To get at the answers to these questions, the research team used a microfluidic system initially developed by chemists to create controlled chemical reactions of fluids. Basically, the system consists of a small chamber that can direct tiny flows of water at different temperatures past the front and rear of a developing embryo.

“The device creates a laminar flow, much like that of two rivers flowing together,” said Patel. “You can actually tell by the different colored sediments of the two river flows that they don't mix right away.”

In their experiments, the researchers could immediately tell that the temperature difference affected embryonic development. “We could see that the two halves of the embryos were developing at different rates,” said Patel. “The first thirteen or so cell divisions during development occur in a very synchronous way throughout the embryo. We could see that in the time the cool half had gone through eleven cycles, the warm half had gone through thirteen. And surprisingly, we could see a very distinct, straight line right through the embryo defining the two halves.”

As interesting as those observations were to Patel and his colleagues, the biggest surprise was yet to come. Right before their eyes, they could see the perturbed embryos fully compensating for the temperature differences and developing into normal fly larvae. “We were fully expecting that the embryo would not be able to compensate,” said Patel. “We were truly amazed when the embryo did compensate.”

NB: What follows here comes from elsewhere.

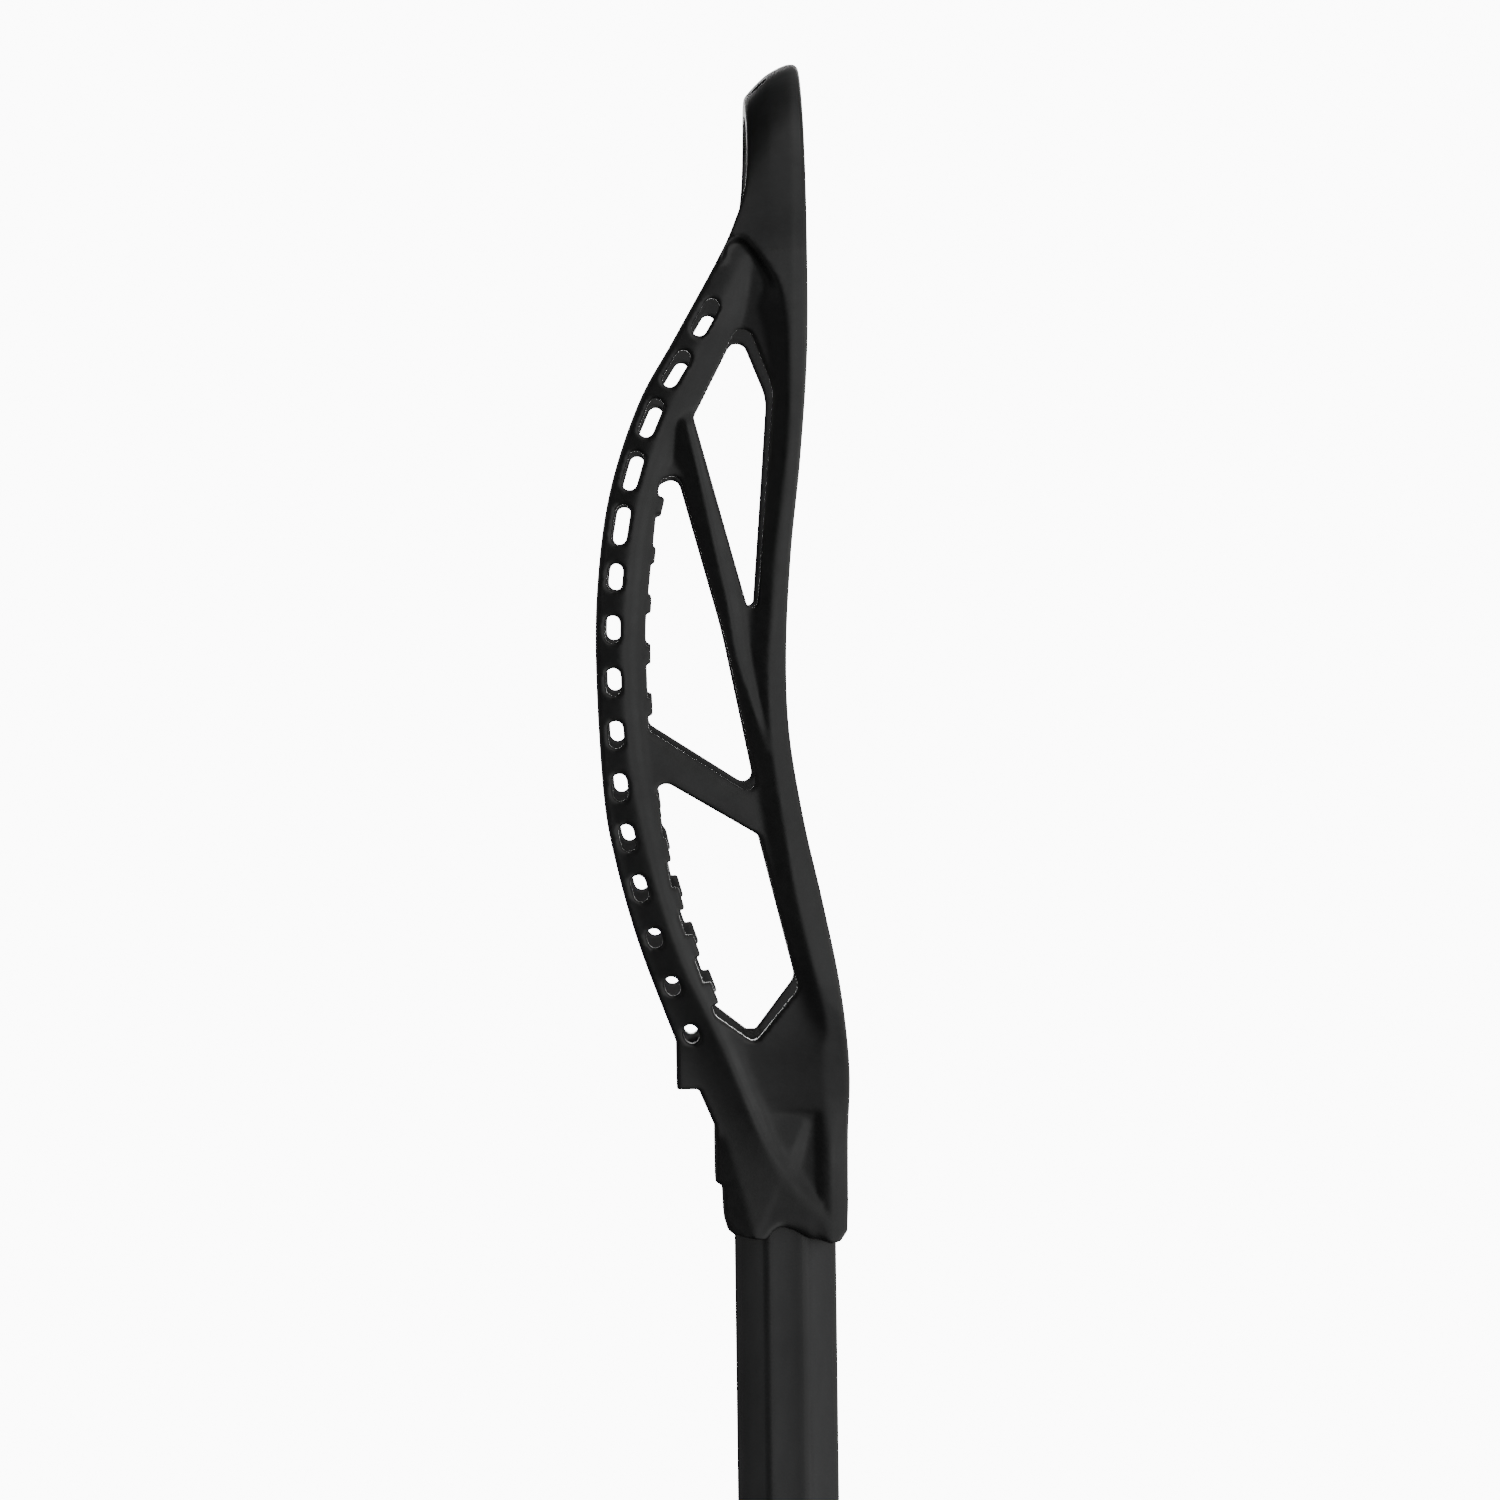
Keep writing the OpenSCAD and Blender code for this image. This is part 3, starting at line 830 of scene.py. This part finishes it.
def make_lights():
    """A wide soft box overhead, a weak one beyond the stick and a weaker one at its back."""
    middle = (0, 0, 0.9)
    area_light("overhead", (-0.5, 0, 2.9), middle, (3.2, 3.2), 20)
    area_light("behind", (2.2, -0.5, 1.15), middle, (1.4, 0.8), 6)
    area_light("rear", (0.3, 2.3, 1.2), middle, (1, 1.8), 4)


def make_stage():
    """A round pale floor, low enough for the end cap to be drawn off without going through it."""
    bm = bmesh.new()
    bmesh.ops.create_circle(bm, cap_ends=True, radius=FLOOR_RADIUS, segments=96)
    floor = bpy.data.objects.new("floor", bpy.data.meshes.new("floor"))
    bm.to_mesh(floor.data)
    bm.free()
    bpy.context.scene.collection.objects.link(floor)
    floor.data.materials.append(pale_floor())
    floor.visible_glossy = False
    floor.location.z = -max(j["range_m"][1] for j in frame["joints"] if j["child"] == "end_cap")


def graded(nodes, links, along, steps):
    """A colour ramp over one part of a direction, from steps of [direction, brightness]."""
    place, shade = nodes.new("ShaderNodeMapRange"), nodes.new("ShaderNodeValToRGB")
    place.inputs["From Min"].default_value = -1
    for k, (value, light) in enumerate(steps):
        stop = shade.color_ramp.elements[k] if k < 2 else shade.color_ramp.elements.new(1)
        stop.position, stop.color = (value + 1) / 2, (light, light, light, 1)
    links.new(along, place.inputs["Value"])
    links.new(place.outputs["Result"], shade.inputs["Fac"])
    return shade.outputs["Color"]


def make_world():
    """White to the camera. As light it is a studio's wall, bright at -Y and dark at +Y."""
    world = bpy.data.worlds.new("studio")
    world.use_nodes = True
    bpy.context.scene.world = world
    nodes, links = world.node_tree.nodes, world.node_tree.links
    seen, lit, mix, path = (nodes.new("ShaderNodeBackground"), nodes["Background"],
                            nodes.new("ShaderNodeMixShader"), nodes.new("ShaderNodeLightPath"))
    seen.inputs["Color"].default_value = (1, 1, 1, 1)
    seen.inputs["Strength"].default_value = SEEN_WHITE
    way, split = nodes.new("ShaderNodeTexCoord"), nodes.new("ShaderNodeSeparateXYZ")
    links.new(way.outputs["Generated"], split.inputs[0])
    shade = graded(nodes, links, split.outputs["Y"], ALONG_Y)
    for axis, steps in (("Z", ALONG_Z), ("X", ALONG_X)):
        product = nodes.new("ShaderNodeVectorMath")
        product.operation = "MULTIPLY"
        links.new(shade, product.inputs[0])
        links.new(graded(nodes, links, split.outputs[axis], steps), product.inputs[1])
        shade = product.outputs[0]
    links.new(shade, lit.inputs["Color"])
    strength = nodes.new("ShaderNodeMath")
    strength.operation = "MULTIPLY_ADD"
    strength.inputs[1].default_value = MORE_ON_DIFFUSE
    strength.inputs[2].default_value = WALL_LIGHT
    links.new(path.outputs["Is Diffuse Ray"], strength.inputs[0])
    links.new(strength.outputs[0], lit.inputs["Strength"])
    links.new(path.outputs["Is Camera Ray"], mix.inputs[0])
    links.new(lit.outputs[0], mix.inputs[1])
    links.new(seen.outputs[0], mix.inputs[2])
    links.new(mix.outputs[0], nodes["World Output"].inputs[0])


# ---------------------------------------------------------------- the whole stick

make_camera()
make_world()
make_lights()
make_stage()

# Each piece with the CAD node it stands for, its material and the body it rides on.
PIECES = [
    (build_head, nylon, "head_frame", "moulded_nylon", "stick"),
    (build_shaft, anodised, "shaft", "anodised_alloy", "stick"),
    (build_pad, foam, "ball_stop_pad", "foam", "stick"),
    (build_screw, steel, "head_screw", "screw_steel", "head_screw"),
    (build_end_cap, rubber, "end_cap", "cap_rubber", "end_cap"),
]
for build, finish, node, slot, body in PIECES:
    piece = build()
    piece.data.materials.append(finish())
    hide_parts(node)
    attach(piece, body)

The researchers observed that the striped segmentation patterns of the flies also developed in the normal positions, albeit more slowly in the cool half than in the warm half. “This developmental system was compensating for the perturbation that we were making on it,” said Patel. “We were expecting the stripes to come on in the wrong positions in the embryo, but they were in the right position, even though their timing was off.”

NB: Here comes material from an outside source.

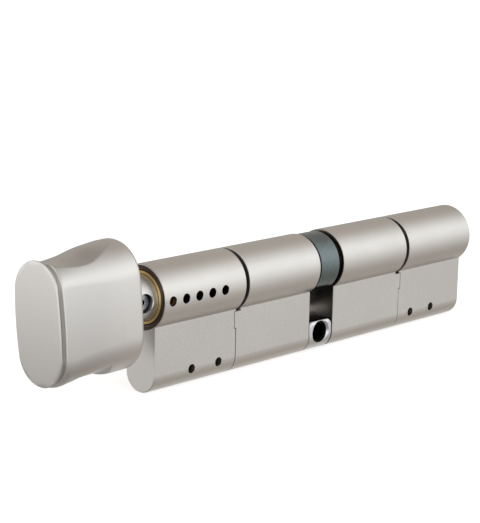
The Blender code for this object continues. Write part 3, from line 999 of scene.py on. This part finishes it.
def knob_outline(x, w, up, down, scoop_up, scoop_down, scoop_r, shrink=1.0, bulge=0.0):
    """The oval at x, leaning with the knob; shrink draws it in about its centre and
    bulge domes it forward."""
    w, up, down = w - 0.03, up - 0.05, down - 0.02
    top, bottom = up - w, w - down
    for _ in range(12):
        mid = (top + bottom) / 2
        top = up - FLANK_R + math.hypot(FLANK_R - w, top - mid)
        bottom = -down + FLANK_R - math.hypot(FLANK_R - w, bottom - mid)
    upper = math.atan2(top - mid, FLANK_R - w)
    lower = math.atan2(mid - bottom, FLANK_R - w)
    points = []

    def sweep(cy, cz, r, start, end, steps):
        for k in range(steps):
            a = start + (end - start) * k / steps
            points.append((cy + r * math.cos(a), cz + r * math.sin(a)))

    brow = crease(top, up - top, scoop_up, scoop_r)
    chin = crease(-bottom, down + bottom, scoop_down, SCOOP_R)
    sweep(w - FLANK_R, mid, FLANK_R, -lower, upper, 14)
    sweep(0, top, up - top, upper, brow, 18)
    sweep(0, top, up - top, brow, math.pi - brow, 36)
    sweep(0, top, up - top, math.pi - brow, math.pi - upper, 18)
    sweep(FLANK_R - w, mid, FLANK_R, math.pi - upper, math.pi + lower, 14)
    sweep(0, bottom, down + bottom, math.pi + lower, math.pi + chin, 18)
    sweep(0, bottom, down + bottom, math.pi + chin, 2 * math.pi - chin, 36)
    sweep(0, bottom, down + bottom, 2 * math.pi - chin, 2 * math.pi - lower, 18)
    centre = -0.4 - 0.025 * (KNOB_REAR - x)
    out = []
    for y, z in points:
        z = min(z, scoop_up - y * y / (2 * scoop_r))
        z = max(z, y * y / (2 * SCOOP_R) - scoop_down)
        y, z = y * shrink, z * shrink
        dome = bulge * (1 - (0.2 * (y / w) ** 2 + 0.85 * (z / up) ** 2))
        p = LEAN @ Vector((0, y, z))
        out.append((x - dome, p.y, p.z + centre))
    return out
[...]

To determine whether there was a critical period during which the compensatory system functioned, the researchers performed experiments in which they alternated the warm and cool ends of the embryo. They began with one condition—for example warming the front and cooling the rear—then switched temperature conditions. By varying the time interval of the switching, they determined that the compensatory mechanism was “active” between 65 and 100 minutes after fertilization. “That suggests to us that it's at this critical period in development that the embryo is somehow, as it were, measuring variation and compensating for it,” said Patel.

Further studies, he said, will aim to find the genes responsible for the compensatory mechanism. For example, the researchers will place mutant fly embryos lacking specific genes into the microfluidic system to identify those genes that may contribute to the compensation system..

The compensatory machinery in the fruit fly may well play important—perhaps primary—roles in embryo patterning in other animals. Early Drosophila development is particularly unique in how rapidly it proceeds. The system it uses to compensate for variation may be a back-up mechanism, but may be part of the primary patterning system used by other animals, he said.

According to Patel, microfluidic technology might be more broadly applied to create precise temperature differences in separate parts of the embryo to aid in exploring other aspects of embryonic development. “I think there are quite a number of biological processes—such as segmentation in vertebrate embryos—that it would be great to study by manipulating development in time and space in the same way,” he said.